Up until now, Stompy largely relied on the card Epic Confrontation for its removal package. Even then, most lists only ran one in the main deck at most, with more in the sideboard. Instead, lists focused much more heavily on just trying to race your opponent and take them out before they could drop any problematic creatures. When Savage Swipe was printed in June, however, that all changed for the better. Now not only do you have a solid way to effectively take out opponents' creatures for an affordable rate, but you also can pump your creatures in the process as well!

That sweet new piece of tech aside, not much has really changed when it comes to Stompy. Your packages are still quite the same between your creatures and your pump spells. The only real change I feel like I've been seeing is that the lists have completely eschewed the traditional few copies of Silhana Ledgewalker in favor of going up to the full playset of River Boas to help combat decks like Jeskai that much better.

Here's a list from _Dissonance_, one of the best Stompy players in the whole Pauper format:

_Dissonance_ is known for being a player who puts up pretty consistent results. If you go and look them up online, you'll notice they regularly reach close to the top during Pauper Challenges on Magic Online and almost always using Stompy. Lately their lists have looked pretty similar to, if not identical to, the list above. Week after week, they still continue to crush it.

If you're unfamiliar with the deck, let me give you a bit of a refresher. On a base level, Stompy is one of Pauper's easiest decks to pick up and play with. I even mentioned it in my article last week for beginners to the format, citing both this as well as the fact that you can grind events quickly with it. Your basic plan is to spit out creatures as quickly as possible, pump them up, and swing. That's it. No real frills or anything like that.

Vines of Vastwood
Quirion Ranger
Hunger of the Howlpack

There are a few fancy plays that the deck can make, such as using Vines of Vastwood on an opponent's creature to stop them from getting value. A lot of players might also miss opportunities to untap creatures for blocking with Quirion Ranger.
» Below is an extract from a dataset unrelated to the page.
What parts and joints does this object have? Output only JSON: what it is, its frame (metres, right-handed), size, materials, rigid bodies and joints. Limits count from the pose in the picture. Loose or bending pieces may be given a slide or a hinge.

Sometimes it can even come down to which creature is best to enchant with an aura or where you should put Hunger of the Howlpack counters. A lot of these plays actually make Stompy quite a difficult deck to master, despite being easy to pick up, making it an incredibly rewarding choice for those who decide to pick it up.
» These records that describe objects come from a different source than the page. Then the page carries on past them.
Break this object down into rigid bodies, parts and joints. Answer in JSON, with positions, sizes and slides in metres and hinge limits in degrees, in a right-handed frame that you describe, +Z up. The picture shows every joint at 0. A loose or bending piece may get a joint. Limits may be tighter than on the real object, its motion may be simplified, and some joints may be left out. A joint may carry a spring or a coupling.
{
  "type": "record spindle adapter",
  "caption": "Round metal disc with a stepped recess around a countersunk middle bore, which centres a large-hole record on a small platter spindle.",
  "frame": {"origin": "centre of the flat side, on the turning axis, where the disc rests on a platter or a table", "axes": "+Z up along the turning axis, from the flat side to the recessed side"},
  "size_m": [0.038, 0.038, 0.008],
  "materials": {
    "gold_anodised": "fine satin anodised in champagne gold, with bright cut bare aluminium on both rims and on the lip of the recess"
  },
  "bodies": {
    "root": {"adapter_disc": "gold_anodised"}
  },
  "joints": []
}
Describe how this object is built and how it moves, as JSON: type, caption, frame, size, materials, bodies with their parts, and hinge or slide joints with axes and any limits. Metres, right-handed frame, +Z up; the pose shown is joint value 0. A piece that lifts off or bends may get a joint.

I played Stompy a bit myself in the past week as I began to stream again. I was mostly running the same list as _Dissonance_ but missed the fact that they had switched to River Boas and was thus running a less effective build. Still, in the first stream (which you can find a VOD of here, along with an Affinity run) I managed a 4-1 finish, with my only loss being to a risky line against Burn. It felt great all the way through, though, so I ran it back the night after and ended up with a not so great finish due largely to running into some much more difficult matchups. You can find that replay here.

It's great to see Stompy as one of the format's best decks once again. No matter what happens as the format and its metagame continues to evolve, I hope that it continues to stay near the top. Stompy's one of my favorite decks in the format and I'm excited to play it more and more in the coming weeks.